Fragrant welimahaskil (sweetgrass in Passamaquoddy) hides between taller stands of more brittle grass in coastal salt marshes. After picking sweetgrass one shoot at a time, harvesters must comb it clean before hanging it up to dry. Basket makers weave individual strands and braids of sweetgrass into their baskets. Both brown ash and sweetgrass are integral to contemporary Wabanaki basket making. Recently, access to these materials has come under threat. The Emerald Ash Borer, an invasive beetle that kills ash trees, reached Maine in 2018. Depleted salt marshes and changing property laws have prevented basket weavers from harvesting sweetgrass on traditional sites. To make sure that Wabanaki basket making continues, artists have driven the development of forestry practices that impede the Emerald Ash Borer and advocated for better access to ancestral sites for sweetgrass. Many have also started experimenting with other materials like basswood and cedar to ensure that no matter what happens, basket making carries on in their communities.[7]

Resurgence

The artists in this exhibition are part of a surging revival of Wabanaki basket making. The Maine Indian Basketmakers Alliance (MIBA) was founded in 1993 to make sure that younger artists continued to learn the art form. The organization’s apprenticeship program, funded through the National Endowment for the Arts (NEA) and other organizations, has supported a new generation of artists. This online exhibition explores both the history and future of Wabanaki basket making through the baskets in the University of Delaware Museums Collections.


[1] Jennifer S. Neptune and Lisa K. Neuman, “Basketry of the Wabanaki Indians,” in Encyclopaedia of the History of Science, Technology, and Medicine in Non-Western Cultures, ed. Helaine Selin (Dordrecht: Springer Netherlands, 2015), 1.

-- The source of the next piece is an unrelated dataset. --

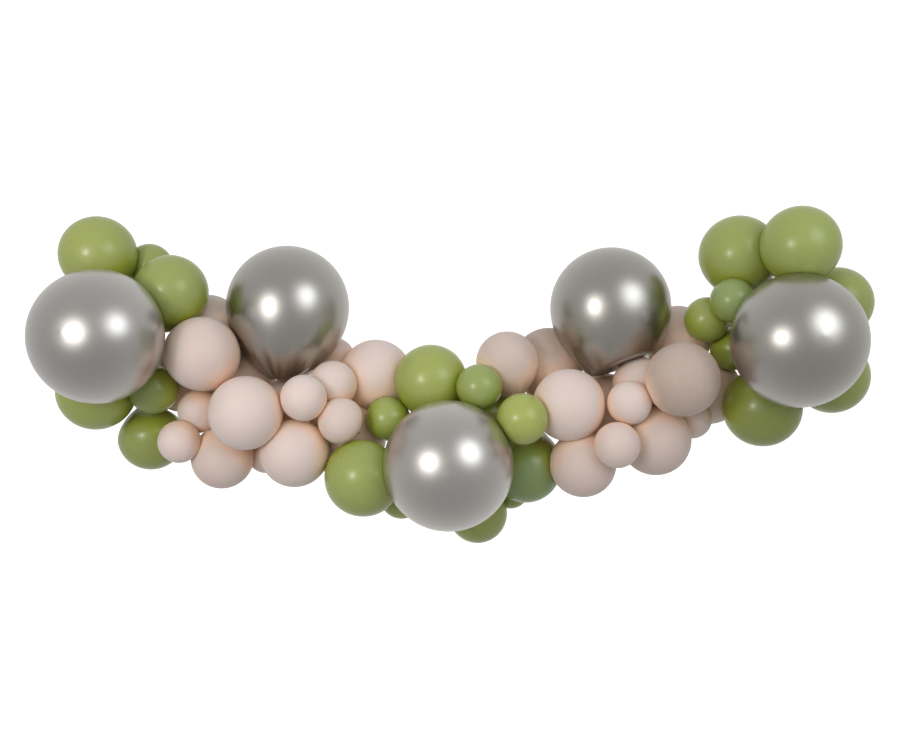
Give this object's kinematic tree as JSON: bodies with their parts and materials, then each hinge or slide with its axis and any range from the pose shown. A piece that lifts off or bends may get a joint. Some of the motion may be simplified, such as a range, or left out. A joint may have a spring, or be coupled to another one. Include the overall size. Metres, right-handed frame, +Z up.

[2] “Holding up the Sky: Wabanaki People, Culture, History & Art,” Maine Memory Network, accessed May 4, 2023, https://www.mainememory.net/sitebuilder/site/2976/page/4665/display.

[3] “Wabanaki History,” Wabanaki Alliance, accessed May 4, 2023, https://wabanakialliance.com/wabanaki-history/.

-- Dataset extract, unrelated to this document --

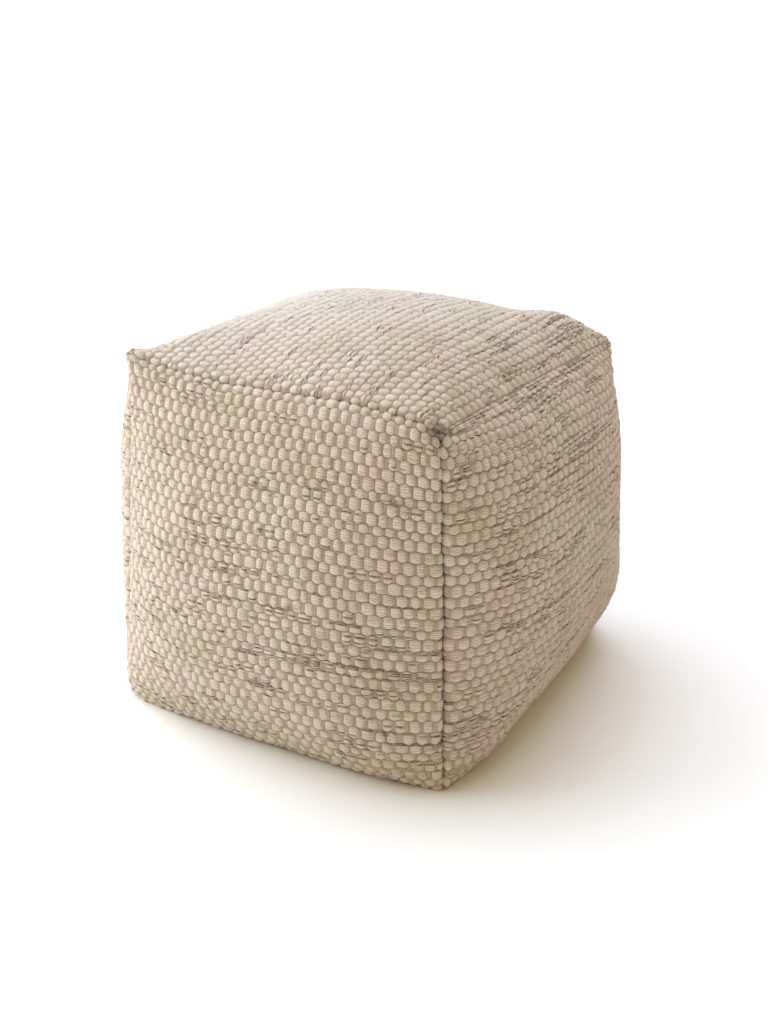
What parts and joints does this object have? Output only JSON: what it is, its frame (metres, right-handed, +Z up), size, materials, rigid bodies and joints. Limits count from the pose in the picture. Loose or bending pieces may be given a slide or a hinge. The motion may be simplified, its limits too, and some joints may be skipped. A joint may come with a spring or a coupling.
{
  "type": "cube pouf stool",
  "caption": "Soft filled cube pouf in thick pebbled handwoven cloth, with crowned faces, pinched panel seams and a flat base to stand on.",
  "frame": {"origin": "middle of the pouf's outside, on the surface it stands on", "axes": "+Z up, +X to the right along the front panel, -Y out of the front panel"},
  "size_m": [0.565, 0.5876, 0.4449],
  "materials": {
    "strip_cloth": "thick plain-woven wool in cream and beige with dark grey-brown flecks, matt",
    "panel_cloth": "thick plain-woven wool in cream and beige with dark grey-brown flecks, matt"
  },
  "bodies": {
    "root": {"boxing_strip": "strip_cloth", "front_panel": "panel_cloth", "back_panel": "panel_cloth"}
  },
  "joints": []
}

[4] David Shultz, Baskets of Time: Profiles of Maine Indian Basket Makers (Kennebunkport: Home & Away Gallery, 2017), 138-139.

[5] Darren J. Ranco, “Wikpiyik: The Basket Tree,” My Maine Stories, accessed May 4, 2023, https://www.mainememory.net/sitebuilder/site/2977/page/4666/display.

[6]  Neptune and Neuman, “Basketry of the Wabanaki Indians," 7.

[7] Neptune and Neuman, “Basketry of the Wabanaki Indians," 9; Lisa K. Neuman, “Basketry as Economic Enterprise and Cultural Revitalization: The Case of the Wabanaki Tribes of Maine,” Wicazo Sa Review 25, no. 2 (2010): 89–106.